3. Sum of Squared Residuals (SSR)
- Calculation: Sum of the squares of all individual residuals: Σ(Y - Ŷ)².
- Interpretation: SSR is a measure of the total unexplained variation by the model. Smaller SSR values indicate a better fit. It's a key component in calculating R-squared and is minimized during the OLS regression fitting process.
4. Mean Squared Error (MSE)
- Calculation: SSR divided by the number of observations (n), or often by degrees of freedom (n - k - 1, where k is the number of predictors) for an unbiased estimate of error variance. For descriptive purposes, n is often used.
- Interpretation: MSE represents the average of the squared errors. It penalizes larger errors more heavily than smaller ones. MSE is widely used to compare the predictive accuracy of different models: a lower MSE indicates a better model.
5. Root Mean Squared Error (RMSE)
- Calculation: The square root of the MSE: √MSE.
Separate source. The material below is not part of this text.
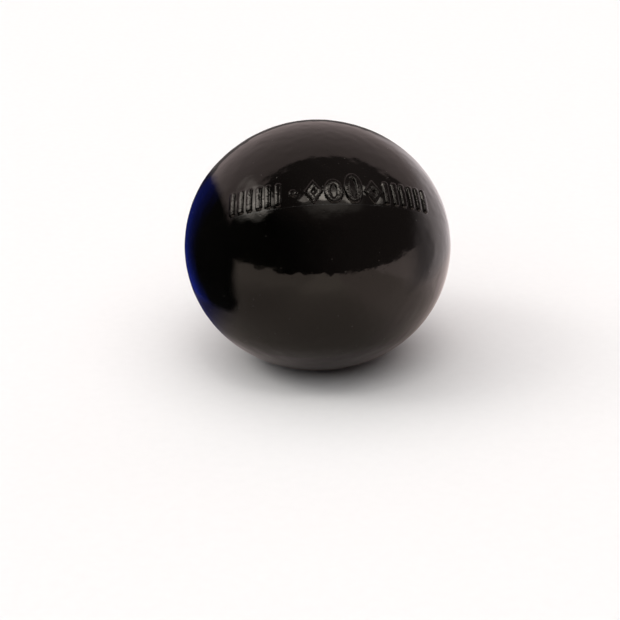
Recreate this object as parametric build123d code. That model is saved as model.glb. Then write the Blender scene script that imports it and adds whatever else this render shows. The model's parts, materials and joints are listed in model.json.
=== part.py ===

- Interpretation: RMSE is one of the most popular metrics for regression model evaluation. It's in the same units as the response variable, making it easier to interpret than MSE. A lower RMSE indicates a more accurate model. It represents the typical distance between the predicted values and the observed values.
Using Our Residuals Calculator
Our interactive calculator above simplifies the process of getting these statistics. Simply enter your observed and predicted values, separated by commas, into the respective text areas. Click "Calculate Residuals," and the tool will instantly provide you with individual residuals, their sum, mean, SSR, MSE, and RMSE.
This tool is perfect for quick checks, educational purposes, or when you need a fast calculation without resorting to complex statistical software.
Conclusion
Residuals are the unsung heroes of statistical modeling, offering a window into how well your model truly performs. By calculating and interpreting individual residuals and their aggregate statistics like SSR, MSE, and RMSE, you gain invaluable insights into model accuracy, bias, and adherence to underlying assumptions. Mastering residual analysis is a crucial step towards building more robust and reliable predictive models.